Der Leiter des Meinungsforschungsinstituts Lewada-Zentrum, Lew Gudkow, berichtete jüngst über einen sich formierenden lagerübergreifenden antiwestlichen Konsens: 74 Prozent der Befragten seien überzeugt, der Westen wolle Russland erniedrigen und schwächen, wogegen nur 36 Prozent sich mitverantwortlich für den Tod von Zivilisten sehen. Die letzte Zahl ist besonders erstaunlich, denn lediglich 20 Prozent der Befragten äußerten sich gegen den Krieg. Die Unterstützung liege dagegen zwischen 81 Prozent im März und 75 Prozent im Juni.

Woher kommt die Empa­thielosigkeit der Russen?

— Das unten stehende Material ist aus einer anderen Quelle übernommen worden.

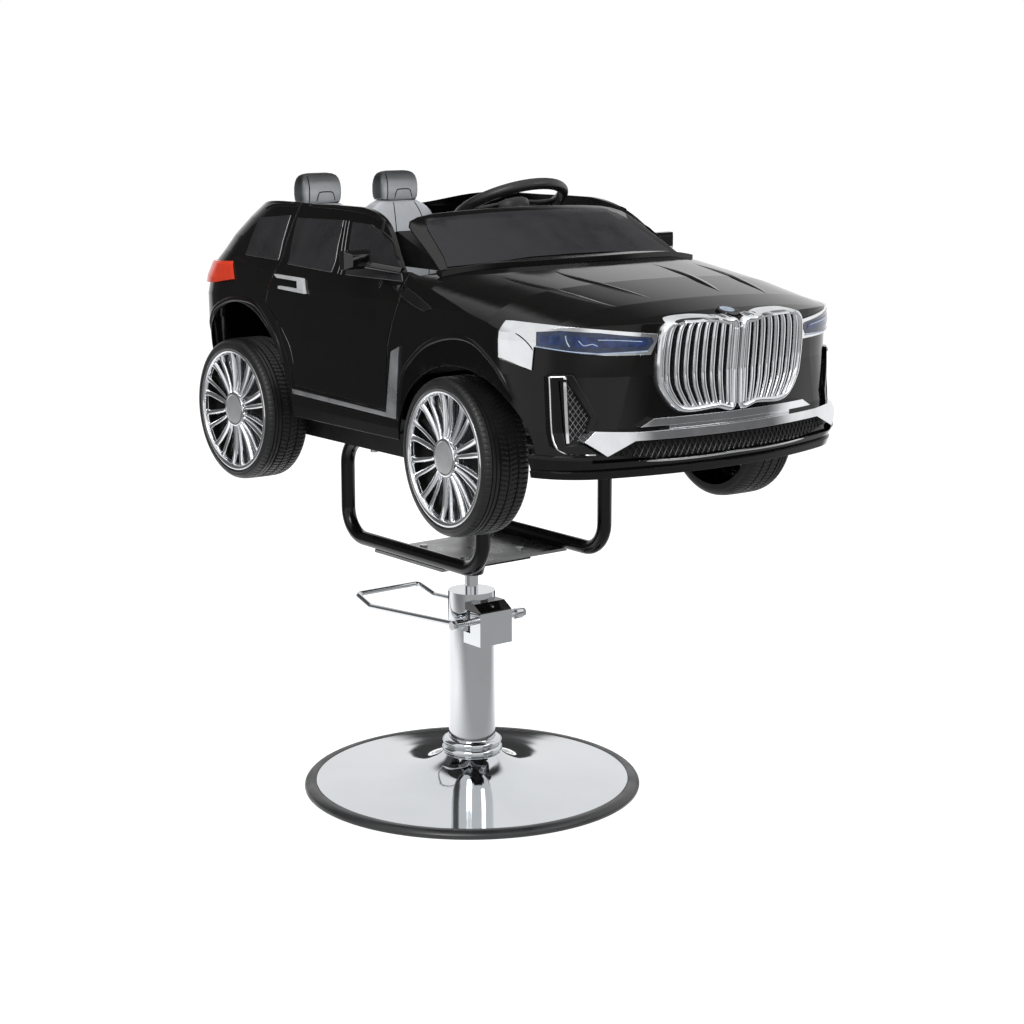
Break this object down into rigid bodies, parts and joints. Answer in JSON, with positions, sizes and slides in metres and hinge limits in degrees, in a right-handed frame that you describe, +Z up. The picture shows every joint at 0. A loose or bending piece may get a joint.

Die Zahlenexegese ist heute eine der populären Beschäftigungen unter den regimekritischen Kommentatoren. Viele verwerfen die Ergebnisse der Meinungsforschung als nichtssagend. Nur ein Bruchteil der Angesprochenen erkläre sich bereit, an den Umfragen teilzunehmen, und diejenigen, die es doch tun, hätten zu viel Angst, um ehrliche Antworten zu geben. Daraus wird gern gefolgert, die Antikriegsstimmung sei trotz aller Evidenz in Wirklichkeit stark und das russische Volk gar nicht so schlimm, wie es die Ukrainer sehen und die Meinungsumfragen zeigen; es sei vielmehr das Hauptopfer des Regimes. Dieser Gedanke ist in regimekritischen Kreisen allgegenwärtig.